2002-03-11 by paulhaneberg

I just finished 2 MOTM300 VCOs last night and spent some time playing 
around with the calibration.  I started at A440 using a very accurate 
frequency counter.  If I get the trimmer set exactly right for the 
octave interval between 440 and 880, the next octave which should be 
at 1760 is invariably a little flat at about 1758 with another octave 
up flatter still at around 3495 instead of 3520.  Going down from 440 
the octaves are very close.  If I adjust over several octaves I can 
get the 1760 and 3520 closer, but the 880 octave ends up a little 
sharp at about 882 and the 220 octave a little flat at 219 with 440 
right on.
This holds true for both oscillators, but one of them is a little 
worse on the high end than the other. 
I remember from my old Moog days that those oscillators tended to go 
off track as well in the upper range.  It seems to me that they had a 
trimmer for high end linearity which had limited effectiveness. 
Questions:
1. Am I being too picky?  
2. Should I just worry about the lower octaves and not worry too much 
about the 1760 and 3520, 7040 octaves?
3. Is it possible to improve the high end linearity by playing around 
with the value of R50 or is that asking for trouble?
Thanks to all for the help in advance.

Re: [motm] VCO Calibration

2002-03-11 by Paul Schreiber

> I just finished 2 MOTM300 VCOs last night and spent some time playing
> around with the calibration.  I started at A440 using a very accurate
> frequency counter.  If I get the trimmer set exactly right for the
> octave interval between 440 and 880, the next octave which should be
> at 1760 is invariably a little flat at about 1758 with another octave
> up flatter still at around 3495 instead of 3520.  Going down from 440
> the octaves are very close.  If I adjust over several octaves I can
> get the 1760 and 3520 closer, but the 880 octave ends up a little
> sharp at about 882 and the 220 octave a little flat at 219 with 440
> right on.

Ah, the age-old problem :)

The way I do it at the factory is set the VCOs for the best tracking where the *ear* most
sensitive. That is the range from 100Hz to 800Hz.
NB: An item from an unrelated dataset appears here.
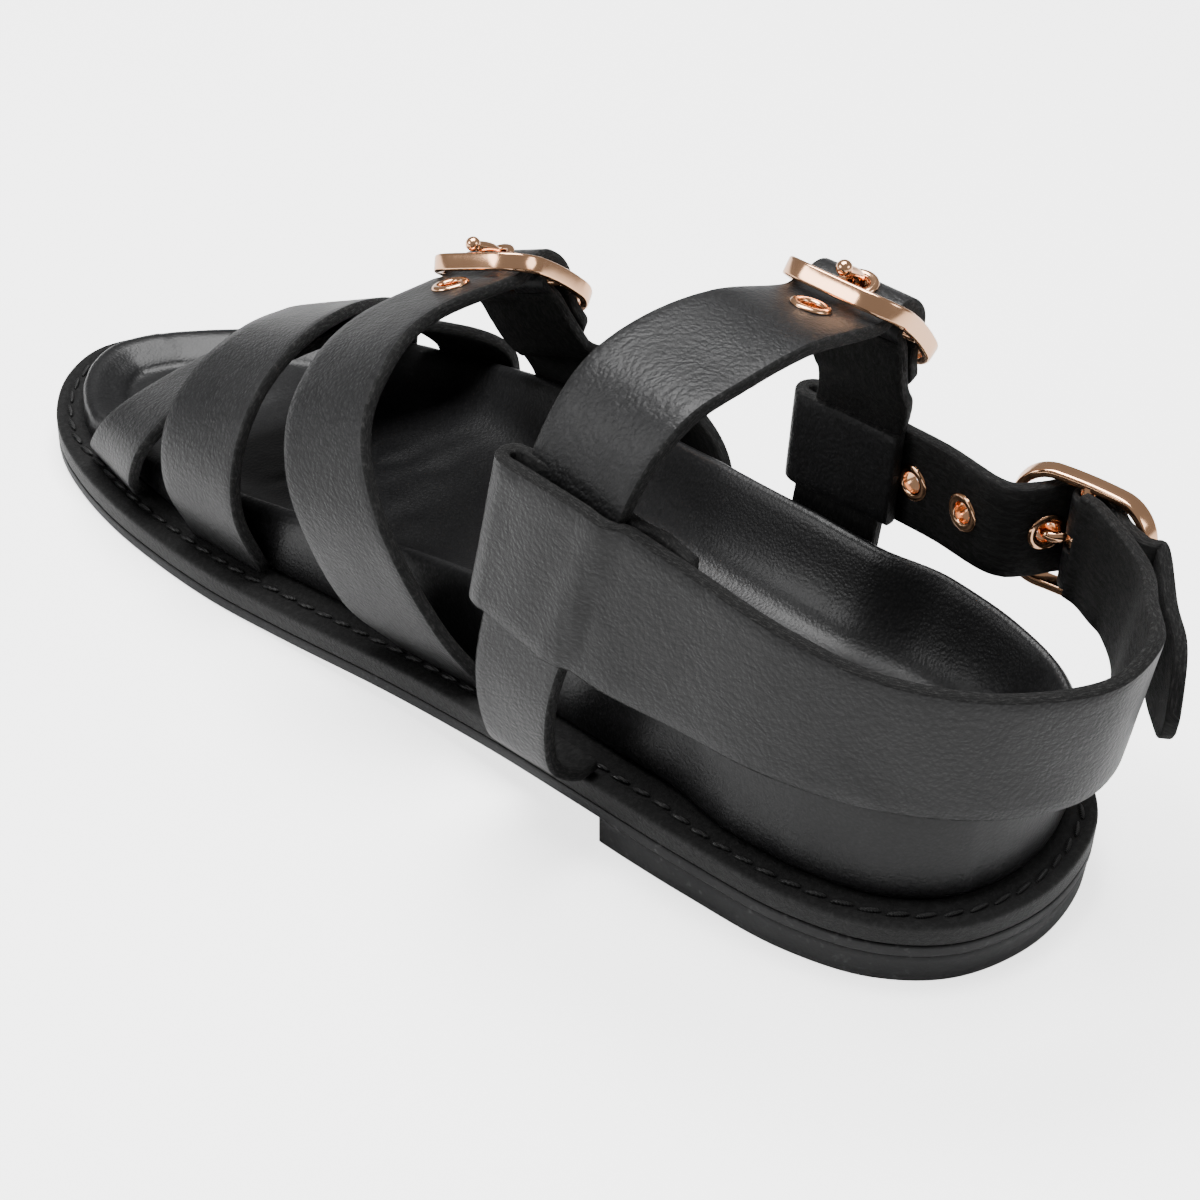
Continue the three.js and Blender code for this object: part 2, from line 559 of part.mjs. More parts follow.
const HOLE_BAND = [     // lower edge first; starts inside the ankle strap as well
  { fx: 33.2, fy: 68, fz: 39.5, bx: 33.2, by: 68, bz: 60.5 },
  { fx: 33.3, fy: 80, fz: 38.5, bx: 33.3, by: 80, bz: 60 },
  { fx: 33.3, fy: 88.5, fz: 37.9, bx: 33.3, by: 88, bz: 59.2 },
  { fx: 33.4, fy: 91.6, fz: 37.7, bx: 33.4, by: 91.1, bz: 59 },
  { fx: 34.5, fy: 94.2, fz: 37.6, bx: 34.5, by: 93.7, bz: 58.8 },
  { fx: 37.1, fy: 95.3, fz: 37.5, bx: 37.1, by: 94.8, bz: 58.7 },
  { fx: 39.7, fy: 94.2, fz: 37.5, bx: 39.7, by: 93.7, bz: 58.7 },
  { fx: 40.8, fy: 91.6, fz: 37.6, bx: 40.8, by: 91.1, bz: 58.8 },
  { fx: 40.6, fy: 88.5, fz: 37.7, bx: 40.5, by: 88, bz: 59 },
  { fx: 40.1, fy: 80, fz: 38, bx: 39.8, by: 80, bz: 59.5 },
  { fx: 39.4, fy: 70, fz: 38.8, bx: 39.2, by: 70, bz: 60.2 },
  { fx: 37.6, fy: 58, fz: 40.4, bx: 37.6, by: 58, bz: 61.4 },
];

// ---- Assembly ---------------------------------------------------------------------
const LOOKS = {
  rubber: { color: 0x1b1b1c, roughness: 0.62, metalness: 0 },
  welt: { color: 0x121213, roughness: 0.8, metalness: 0 },
  footbed: { color: 0x151516, roughness: 0.42, metalness: 0 },
  strap: { color: 0x161617, roughness: 0.5, metalness: 0 },
  gold: { color: 0xd9a077, roughness: 0.18, metalness: 1 },
};

const group = new THREE.Group();
const sandal = new THREE.Group();
sandal.position.y = -ORIGIN_STATION;
group.add(sandal);

function piece(name, geometry, look) {
  const mesh = new THREE.Mesh(geometry, new THREE.MeshStandardMaterial(LOOKS[look]));
  mesh.name = name;
  sandal.add(mesh);
}

piece('outsole', makeOutsole(), 'rubber');
piece('midsole', makeMidsole(), 'welt');
piece('footbed', makeFootbed(), 'footbed');
piece('straps_toe', makeToeStraps(), 'strap');

const instepRows = [...INSTEP_MEDIAL.map(row), ...throughBuckle(instepBuckle), ...tailOf(instepBuckle, 4)];
const ankleRows = [...ANKLE_MEDIAL.map(row), ...throughBuckle(ankleBuckle), ...tailOf(ankleBuckle, 4)];
const heelTail = [
  rowOnBuckle(heelBuckle, BUCKLE.length / 2 + 5, -1.6),
  { front: vec(31.5, 4.0, 36.8), back: vec(31.5, 4.0, 58.3) },
  { front: vec(26, -2.0, 35.6), back: vec(26, -2.0, 56.2) },
  { front: vec(19.5, -7.0, 38.5), back: vec(20, -6.5, 51.5) },
];
const holeRows = [...HOLE_BAND.map(row), ...throughBuckle(heelBuckle), ...heelTail];

const HOLES = {
  instep: [5.78, 7.72],
  ankle: [9.78, 11.72],
  heel: [10.45, 11.5, 13.3],
};
const along = (rows, holes) => holes.map((h) => h / (rows.length - 1));

piece('strap_instep_medial', geometryFrom(
  holeStrap(instepRows, 38, along(instepRows, HOLES.instep))), 'strap');
piece('strap_instep_lateral', geometryFrom(foldOn(instepBuckle,
  solidOf(ribbon([...underFold(instepBuckle), ...INSTEP_LATERAL.map(row)], 26)))), 'strap');

const ankleMedial = holeStrap(ankleRows, 44, along(ankleRows, HOLES.ankle));
const heelRows = [
  ...HEEL_BAND.map(row),
  ...[15, 9, 4, 0.5].map((u, i) => {
    const r = rowOnBuckle(heelBuckle, u, [-6.6, -4.4, -2.2, -1.4][i], 11.6);
    return { front: r.back, back: r.front };
  }),
];
const heelBand = foldOn(heelBuckle, solidOf(ribbon(heelRows, 58)));
piece('strap_ankle_heel', geometryFrom(ankleMedial.add(heelBand)), 'strap');

const ankleLateral = foldOn(ankleBuckle,
  solidOf(ribbon([...underFold(ankleBuckle), ...ANKLE_LATERAL.map(row)], 28)));
const holeBand = holeStrap(holeRows, 56, along(holeRows, HOLES.heel));
piece('strap_ankle_lateral', geometryFrom(ankleLateral.add(holeBand)), 'strap');

const hardware = [
  ['instep', instepBuckle, instepRows],
  ['ankle', ankleBuckle, ankleRows],
  ['heel', heelBuckle, holeRows],
];
for (const [name, frame, rows] of hardware) {
  piece(`buckle_${name}`, makeBuckle(frame), 'gold');
  piece(`pin_${name}`, makePin(frame, onRibbon(rows, along(rows, HOLES[name]).at(-1))), 'gold');
  along(rows, HOLES[name]).forEach((t, i) => {
    const { centre, out } = onRibbon(rows, t);
    piece(`eyelet_${name}_${i + 1}`, eyeletGeometry(centre, out), 'gold');
  });
}

export default group;
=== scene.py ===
import math

import bpy
import numpy as np
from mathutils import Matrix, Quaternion, Vector, noise


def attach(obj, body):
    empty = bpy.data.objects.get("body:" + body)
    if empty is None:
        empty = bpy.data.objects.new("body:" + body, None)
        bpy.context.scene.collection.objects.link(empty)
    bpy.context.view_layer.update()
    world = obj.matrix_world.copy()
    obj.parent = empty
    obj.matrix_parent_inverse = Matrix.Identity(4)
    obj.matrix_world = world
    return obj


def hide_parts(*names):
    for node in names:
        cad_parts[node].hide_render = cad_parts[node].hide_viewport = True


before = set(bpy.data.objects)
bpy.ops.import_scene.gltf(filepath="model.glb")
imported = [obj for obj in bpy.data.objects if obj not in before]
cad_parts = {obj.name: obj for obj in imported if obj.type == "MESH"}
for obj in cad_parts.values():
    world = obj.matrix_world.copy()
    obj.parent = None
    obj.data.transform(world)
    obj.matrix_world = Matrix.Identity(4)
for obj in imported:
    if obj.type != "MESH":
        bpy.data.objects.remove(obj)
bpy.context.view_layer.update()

# ---------------------------------------------------------------- camera and studio
# A white table in a bright studio: one large soft light overhead, a long soft light on
# the inner side of the shoe and a weaker one behind the heel. The camera looks down on
# the inner rear quarter.
AIM = Vector((-0.0138, 0.0628, 0.030))
AZIMUTH, ELEVATION, ROLL, AWAY = math.radians(-48.4), math.radians(38.2), math.radians(2.6), 0.490
toward = Vector((math.sin(AZIMUTH) * math.cos(ELEVATION),
                 -math.cos(AZIMUTH) * math.cos(ELEVATION), math.sin(ELEVATION)))
camera_data = bpy.data.cameras.new("camera")
camera_data.sensor_width = 36
camera_data.lens = 77.25
camera_data.clip_start = 0.01
camera = bpy.data.objects.new("camera", camera_data)
bpy.context.scene.collection.objects.link(camera)
level_turn = (-toward).to_track_quat("-Z", "Y")
camera.rotation_mode = "QUATERNION"
camera.rotation_quaternion = Quaternion(-toward, -ROLL) @ level_turn
camera.location = AIM + toward * AWAY
bpy.context.scene.camera = camera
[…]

I use a 5 octave keyboard (starts at 'C') and set the 'C's for:

50Hz
100Hz
200Hz
400Hz
800Hz
1600Hz

I go back-and-forth between 100 and 800Hz, setting them to within 0.1Hz. At 800Hz, that is an
error of 0.01%. That's 10 TIMES better than any other VCO :) My freq counter is a Philips PM6666
with accuracy to 0.00001Hz, has oven-stabilized time-base.

The other intermediate frequencies (200, 400) are then well within 0.1% as well. Yes, you will
see errors "creep up" beyond 800Hz. But the *ear* (as opposed to the freq counter) is not nearly
as sensitive.

You can "warp" the response by using smaller values, like 2M instead of 2M2. If you are off say
more than 15Hz at 1600Hz, you may find lowering R50 will get you closer.

The reason HFT is not adjustable is that is a source of drift.

Also, what CV source is *driving* the VCO? It had *better* be within 50uV (yes, 50uV) if you want
errors less than 0.1% across the range. That requires a 6 1/2 digit DVM to calibrate :)

Heck, 5Hz off at 3520Hz is still <0.2% error. My Roland D-50 is about that, and it's DIGITAL.

Paul S.

Re: [motm] VCO Calibration

2002-03-11 by J. Larry Hendry

I learned the hard way not to use a DCO synth as a tuning tool reference.
Yes, maybe they don't drift, but they are full of "compromises" in exact
frequency. At least my Juno 60 is.  Of course, that never bothers my ears.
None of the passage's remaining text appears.